И все эти дни ходили мы на кладбище. Мы не имели средств поставить отцу памятник или хотя бы ограду. Местный фотограф сфотографировал могилу со всех сторон, Агда написала этюд акварелью. Недалеко от могилы полуразрушенная часовенка – как примета. Всё здесь было неузнаваемо и не похоже на зимний ужас смерти. Всё так ярко, пышно-зелено, а впереди – Москва и жизнь без конца и без края… Мне было шестнадцать лет, Агде шел девятнадцатый, маме около сорока…
Когда Агда двадцать лет спустя приехала в Чистополь, могилы она не нашла, но по часовенке примерно определила место.
…Шел сентябрь сорок первого. Мы с Юрой Арго гуляли по Чистополю. Я получила письмо из Москвы от отца, в котором был привет Юре и вспоминался давний эпизод – из времен, когда мои родители только поженились. В те поры антикварные магазины назывались «Старина и роскошь». Мама была красавицей, отец же красотой не блистал и был намного старше мамы.
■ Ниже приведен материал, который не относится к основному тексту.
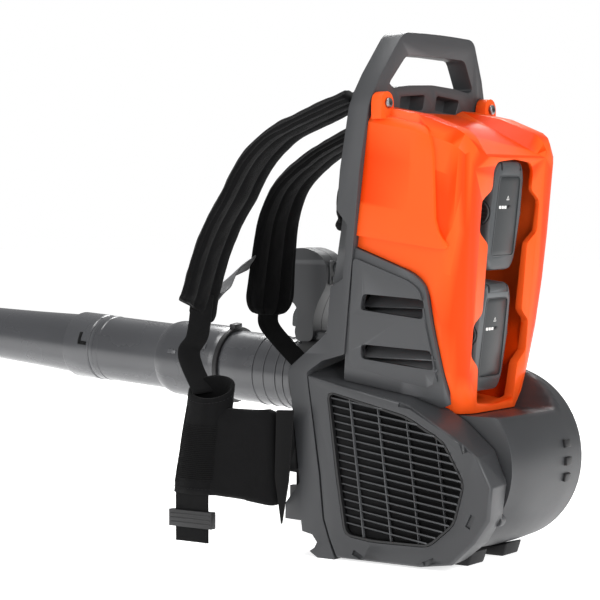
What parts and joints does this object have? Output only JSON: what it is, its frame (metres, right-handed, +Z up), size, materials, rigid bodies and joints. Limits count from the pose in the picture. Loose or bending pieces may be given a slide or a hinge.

Маргарита Шор-Ивенсен ведет передачу на Чистопольском радио. Справа налево: А. Авдеев, М.Шамбадал, Н.Чертова, Маргарита Шор-Ивенсен, Н.Павленко, двое неизвестных. 1943, зима
Встретив их на улице, Арго воскликнул: «Старина и роскошь!» Мы с Юрой дружно смеялись, подходя к интернату. И тут я увидела идущего впереди нас молодого человека, незнакомого и явно нездешнего. Трудно понять, как я, глядя ему в затылок, сразу, наповал, влюбилась. «Кто это?» – испуганно спросила Юру. «Как, разве ты не знаешь? Цветаева… Елабуга… Ее сын Мур…» Дальше я уже ничего не слышала. Мы продолжали идти вслед за Муром, расстояние между нами не сокращалось. Юрин голос возник так же неожиданно, как до этого пропал, он декламировал Цветаеву:
Камень, кинутый в тихий пруд,
Всхлипнет так, как тебя зовут…
Следующие два дня прошли под знаком «не может быть…» Не может быть, что она умерла… Не может быть, что он такой твердокаменный… Не может быть, что я ни о чем другом не могу думать… Я так яростно, рассудку вопреки, не хотела верить в самоубийство Цветаевой, что когда в интернат вошла высокая черноволосая женщина с орлиным профилем, столь не похожая на окружающих, – боже, как я возликовала: конечно же, это Марина Цветаева! Я же знала, что она жива, что это всё чушь, сплетни, слухи! Я не хотела никого спрашивать, я была уверена… Это оказалась, Маргарита Вильгельмовна Курелла, ничем и ни в чем не похожая на Марину Цветаеву. Но не зная Цветаевой, я каким-то шестым чувством угадала ее высокую несхожесть с окружающими, по-детски перенеся это на зримые приметы. …В Чистополе Мур прожил недолго. Добрая Анна Зиновьевна Стонова, старший педагог интерната, стараясь как можно скорей приобщить Мура к интернатской жизни, устроила своеобразные смотрины. Собрала всех старших девочек и пригласила Мура. Все чувствовали себя неловко и натянуто, общего разговора не получалось. Мур высокомерно молчал. Пытаясь спасти положение, Анна Зиновьевна сказала: «Мур, почитайте нам стихи вашей матери». – «Я их не знаю», – ледяным тоном ответил Мур, даже с каким-то вызовом. Между смертью Цветаевой и предложением, сделанным ее сыну – «почитать стихи», – прошло всего несколько дней. Стонова не совершила бы такой бестактности, если бы не была сбита с толку самим Муром: его царственное высокомерие дезориентировало в такой степени, что, казалось, перед нами сидел не осиротевший (так страшно) мальчик, а самоуверенный красавец, сын знаменитой Цветаевой, милостиво разрешающий на себя смотреть… Стонова обращалась к нему на «вы». Это было беспрецедентно: всем детям говорили «ты». Но, обращаясь к Муру, взрослые не могли избежать интонации придворного учителя, говорящего с королем-школь-ником: «Ваше Величество, Вы еще не приготовили уроки.»